A good strategy is an innovative strategy. Without the flexibility provided by innovation, your strategy will grow stale and stagnant—and your organization will soon follow.
In my most recent book, Optimizing Strategy for Results: A Structured Approach to Make Your Business Come Alive, my co-authors Ron Price, Professor Tim Waema, and I outline seven stages for building an optimal strategy. Stage three is where the options come in because this stage is where you exercise creative strategic thinking to inform possibilities. This part of strategy is critical—organizations need to know what options are available to them to build the most successful strategy.
As strategy correlates to innovation, this is the Develop Stage of our Six-Stage innovation model. You are working to develop a strategy to move the organization forward. If you are looking to innovate your strategy, use your innovation skills to create strategic options that make the most of your organization’s strengths, take advantage of opportunities, and avoid potential challenges.
What are strategic options and why do we need them?
In the first stage of optimizing your strategy, you defined who the business was. In the second stage, you looked at the environment it exists in. Now, in stage 3, you need to look at what you’re going to do about it—this is your opportunity to think about the future.
Think of options as ideas. It takes a large quantity of ideas to create a great strategy, just like it takes a large quantity of ideas to successfully innovate. Once you have all of these ideas, you can align them within the larger picture of your business strategy and the organization’s goals. This is when you use creative strategic thinking to select the options that will help navigate the organization to the future its stakeholders want.
It’s important to emphasize that without going through the process to create options, companies will just copy their existing strategy, copy the competition, or simply hope. Unfortunately, far too many organizations do this because they don’t want to invest time in innovating their strategy. You must remember strategy is not a one-time event. It’s an ongoing process that needs continual attention throughout the lifetime of the business. Without this continued work, you risk the strength, stability, and relevance of the organization.
How can you use your innovation skills to create strategic options?
Strategic thinking is founded on four skills: creativity, futuristic thinking, flexibility, and data analysis. These are also foundational ideation skills—something critical for successful innovation. Use these four skills as you gather options for your strategy.
- Creativity is key in idea generation, and you can use this skill to both come up with new ideas and to creatively analyze those ideas. With options, you first want to have as many as possible.
- Futuristic thinking helps you to envision the possibilities if your ideas are applied—or if they are not applied. You want to be able to think through all of the “what-ifs” to strengthen your conviction on a particular option.

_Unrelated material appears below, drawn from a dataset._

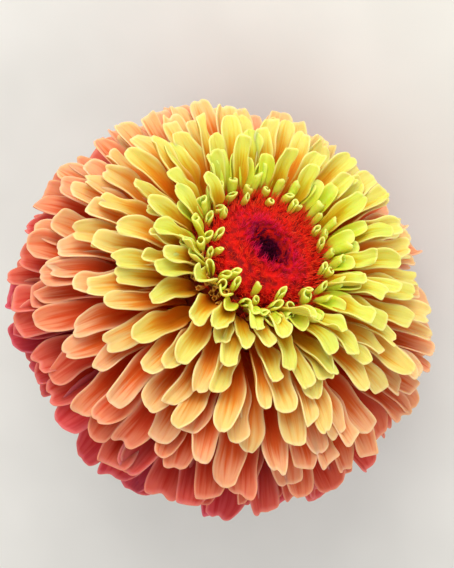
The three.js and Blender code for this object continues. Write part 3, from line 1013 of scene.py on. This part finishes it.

- Flexibility is useful in this stage because you aren’t making any final decisions yet. Rather, you’re thinking in, out, and around your current context. You could be combining, contrasting, converting, or contextualizing your ideas. You don’t necessarily need to believe the idea will work; you only need to be open to the possibility.
- Data analysis is also critical. With this skill, you can take one idea and turn it into dozens more using tools like SCAMPER (substitute, combine, add, modify/magnify, put to other use, eliminate, rearrange/reverse). This practice helps you look at an idea from all angles and to see new opportunities.
With these four skills, you essentially put your ideas to the test to determine the best strategic options for your organization. I used these methods with a client whose main product was syrup, to great success. Using SCAMPER, the team asked themselves questions like, “How many products can you make with syrup?” “What if people stop using it?” “What do they combine it with?” to come up with more than 15 different uses for syrup—a variety of potential strategic options for the organization’s next strategic move.
Options are the input for your eventual strategy and are the most important part of developing your strategy. This is where the status quo really comes into question because if you don’t create options, you’ll just end up in the past. However, if you’re really creative, can think futuristically, be open to many possibilities, and be able to analyze many different ideas, your strategic options will lead you to the future you want.